An excerpt from On the Levee:
JOE
Mississippi movin like he mad at somebody.
OLD LUCAS
Course he mad. You would be too if a handful of men built a levee to keep back land that belong to you. Don’t you know the story of how this ville came to be green?
JOE
Nawl and don’t want to hear it. I’m plum tired of your tall tales.
OLD LUCAS
Who says my tales are tall!? They bite-size. They come out my mouth so as to fit in your ear.
JOE
Then tell it! Sho rather hear a tall tale than listen to ya mouth chew the bit.
OLD LUCAS
Let me rest a spell then. I gots to sit to tell this one cause its old. Old tales take a lot out of the body. They come from deep places—
JOE
Would you just tell it! Bout time you get done I’ll be old as you.
OLD LUCAS
Tough, can’t rush history! History takes time! Four generations back, Mississippi used to spread his arm cross all this land. He’d wet it in spring, nurse it in summer and set it free in fall. And this land, this Greenville was his baby girl. She spent her warmest days rockin in her father’s wet arms and that was story till the Percy’s came […] Forty days and nights it’s rained and rained hard. Thems Mississippi’s tears: he still weepin for the arms of his daughter. And soon he will rise on a tide of them tears to embrace this land. You heed my words Joe. ‘Fore long there will be flood.

RAIL: I love how the humor and language of your characters give us a sense of the world of the play. How did you get inside this time and place?
GARDLEY: Because the piece initially was going to be an adaptation of Show Boat, quite a few of the characters are from that musical, and I just altered the names. But I didn’t like the fact that they seemed to be one-dimensional. I’m a firm believer that if you look at somebody on the surface, they are a stereotype. But what’s underneath it?
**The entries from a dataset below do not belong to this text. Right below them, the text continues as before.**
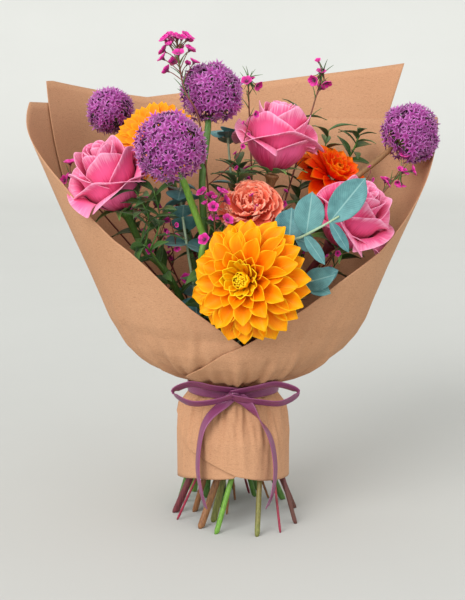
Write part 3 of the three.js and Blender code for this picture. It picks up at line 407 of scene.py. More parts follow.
# ------------------------------------------------------------------ the ribbon
# One length of narrow plum satin ribbon goes round the gathered paper and is tied in a bow at the
# front: two loops lie to the sides of the knot and two tails hang down over the skirt.
RIBBON_WIDTH = 10
RIBBON_THICKNESS = 0.0006
BAND_HALF = (42.1, 34.1)
BAND_HEIGHT = 122.5
LOOPS = [
    [
        (-1.2, -43.2, 127.2), (-22, -48, 131), (-42, -49, 135), (-57, -46, 127), (-43, -47, 117),
        (-22, -47, 118), (-1.6, -44, 123.2),
    ],
    [
        (-5.3, -42.9, 125), (16, -48, 131), (35, -49, 135), (54, -46, 127), (40, -47, 117),
        (18, -47, 118), (-4.9, -44.6, 121.2),
    ],
]
TAILS = [
    [
        (-1.7, -37.6, 124.4), (-12, -40.2, 115), (-26, -46, 103), (-33, -50, 88), (-36, -55, 60),
        (-33, -58, 38), (-29, -56, 22),
    ],
    [
        (-4.4, -40.6, 123.9), (8, -42, 116), (20, -46, 101), (30, -50, 84), (34, -55, 60),
        (32, -58, 38), (27, -56, 22),
    ],
]
KNOT = (-3, -39, 123.5)


def curve_through(points, t):
    """A smooth curve through points, t from 0 to 1, every point a fair share of it."""
    points = [Vector(p) for p in points]
    spot = min(t, 0.99999) * (len(points) - 1)
    i = int(spot)
    f = spot - i
    p1, p2 = points[i], points[i + 1]
    p0 = points[i - 1] if i else p1 * 2 - p2
    p3 = points[i + 2] if i + 2 < len(points) else p2 * 2 - p1
    square = (2 * p0 - 5 * p1 + 4 * p2 - p3) * f ** 2
    cube = (3 * p1 - p0 - 3 * p2 + p3) * f ** 3
    return 0.5 * (2 * p1 + (p2 - p0) * f + square + cube)


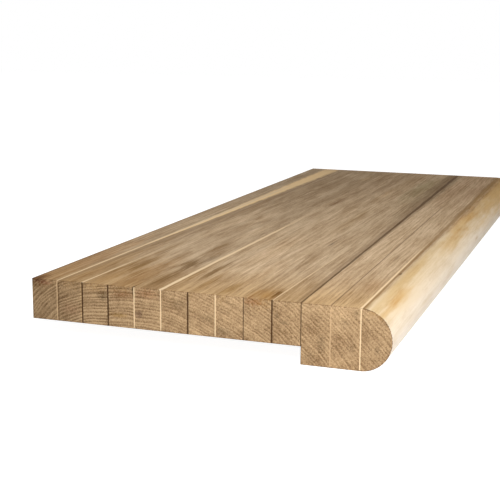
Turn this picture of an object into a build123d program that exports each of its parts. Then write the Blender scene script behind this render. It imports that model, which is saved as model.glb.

A few of the other characters are from history. James Gooden, who is from the period and actually was murdered [as in the play], was just another man in Greenville. But after his death there was not a dry eye in the whole town: he was their son, he was their brother, he was their husband. His death made the people realize in a very profound way that their lives were valued, and that’s what started the migration to Chicago.
RAIL: You give these musical and historical figures real flesh and blood.
GARDLEY: I really love actors and always try to give them as much meat as possible to play. To me, each character represents a group of people, and through the breadth of the story, you really get the sense of the town. And that’s one thing I think we’ve accomplished, with only a cast of 12 actors. Lear is really amazing, with the way that she’s staged it, you really feel like these are thousands of people.
RAIL: Talk about some of the parallels between this flood and Katrina.
GARDLEY: The most obvious parallel is that the white people and the wealthy people got out. There were, as you know, thousands of people trapped in the Superdome, and here they’re all trapped on the levee. Another major parallel was that it became political. The politicians were using the event to further their careers. Post-Katrina, things in New Orleans still haven’t been fixed, and post-flood in Greenville, the town was destroyed. To this day, the economy there is gone.
RAIL: How does the music work with the piece, especially because your language has such a rhythm of its own?
GARDLEY: Early on, one of the things we were frightened of was that because the language is so musical, with the music, it would be sensory overload. What the composer Todd Almond did, which was really smart, is that he created a contrast. So the language can be poetic, while his music is stark and dissonant and aggressive. And the music isn’t presented in a typical musical-theater way. What’s really powerful is the way that it comes out of the characters, almost as if they can’t help it.
RAIL: What’s your favorite moment in the production?
GARDLEY: There’s a scene where Rev. Booker and his daughter Puddin are on the roof of the Church while the water rises. My main goal with the play—and this is always in my work, but I’ve really tried to hone it with this piece—is you have comedy and then tragedy right next to each other.
The Reverend and his daughter are stuck and they could die. But the way that the actor approaches the moment, the Reverend’s crying and his daughter’s trying to comfort him, and it’s comedic. And then there’s also the fact that the Reverend is a shyster—he stole from the people—but he’s also their hero in a lot of ways.
RAIL: How does this piece connect to your play …and Jesus Moonwalks the Mississippi?
GARDLEY: What creeps into all my work is the Bible. There’s the spirituality and myth and folklore, and then there’s history, which is always in dialogue with the present. But in this play, there’s also the question: How did the people feel? This flood must have caused people to question their faith.
But Nature balances. And it’s hubris to think that you can build a levee and keep the river out. You can never keep the water out. You couldn’t keep it out in Katrina, and what was that, 2005? In Delta culture, the saying goes: Fear God, fear the river. There’s no distinction between one and the other. In Greenville, they forgot to fear the river.